There are some movies you just like right off the bat, and some movies that you think you should've liked and didn't. There was just something about them that was off-putting in some way, and you need to dig deeper to figure out why.
Star Trek Into Darkness was one of those technically competent but off-putting films, but the reason was simple: it was a 9/11 Truther allegory. I'm disgusted that I paid to see it.
The Cabin in the Woods was another. This discussion is predicated upon the reader having seen the film; if you haven't, what follows won't make much sense.
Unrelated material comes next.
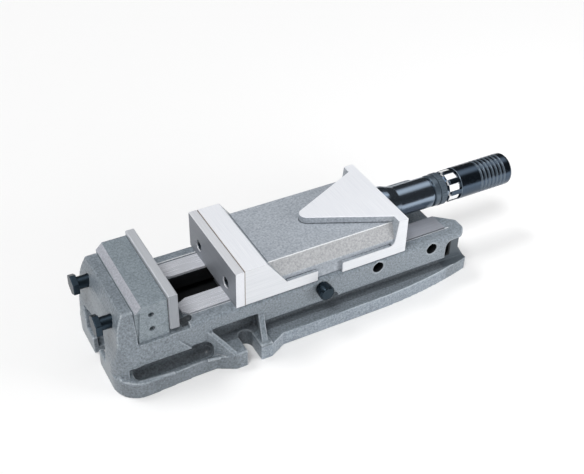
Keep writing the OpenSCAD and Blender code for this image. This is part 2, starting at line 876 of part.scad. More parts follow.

On the surface, it was a black comedy/horror film, exposing traditional horror movie tropes, making fun of them, and turning them upside-down. Lots of people liked it: it got a 7.1 out of 10 on the IMDB scale, and a 91% fresh rating from Rotten Tomatoes. In today's "we're all so over everything" post-modern culture, it was hailed as an achievement in meta-filmmaking.
In reality, it was a thumb in the eye from Hollywood to every horror fan. Few of us go to the movies to have our intelligence insulted by pseudo-intellectuals, but that's what The Cabin in the Woods did. The writers, Joss Whedon and Drew Goddard, are as culpable as anyone for the shallow, lifeless tripe Hollywood foists upon an undiscriminating public, but with this ha-ha-wink-wink film, they try to distance themselves from the mess they helped create.
The slasher movie archetypes they lampoon as necessary to the ritual weren't created by Hollywood: they're high-concept. The Scholar, the Whore, the Virgin, the Athlete, the Fool: they're people we can all identify with, because all of us have been one or more of them at one time or other. They work, and it can be argued that most films of any genre contain these characters. So the attempt to mock them as overdone tropes falls short.
As for the formulaic nature of slasher films, which is the largest target of TCitW, we only have Hollywood to blame. The lack of imagination, the attempts to appeal to the widest audience possible through bowdlerizing material, and the sheer number of remakes shows even the most casual observer that Hollywood has run out of ideas. Last summer's box office take was down, and it can't all be blamed on the economy. If you put out the same, already-done crap over and over again, eventually we'll stop going to the movies altogether. But until we do, don't make us out to be the idiots for going to see your movies.
These Ancient Ones that demand the ritual be performed in a certain way, you see, are us: the stupid movie-going public. If the Whore isn't killed, if the Athlete doesn't die horribly, then the ritual fails, and the Ancient Ones destroy the world. That's the filmmakers' way of washing their hands of the mess Hollywood created. They've fed us crap for so long they think we expect crap, and if we don't get crap, we'll complain. Think about the sheer chutzpah of that, the superiority inherent in that way of thinking. That's what galls me: they blame their own lack of imagination on us.
They're not that clever. And we're not so stupid.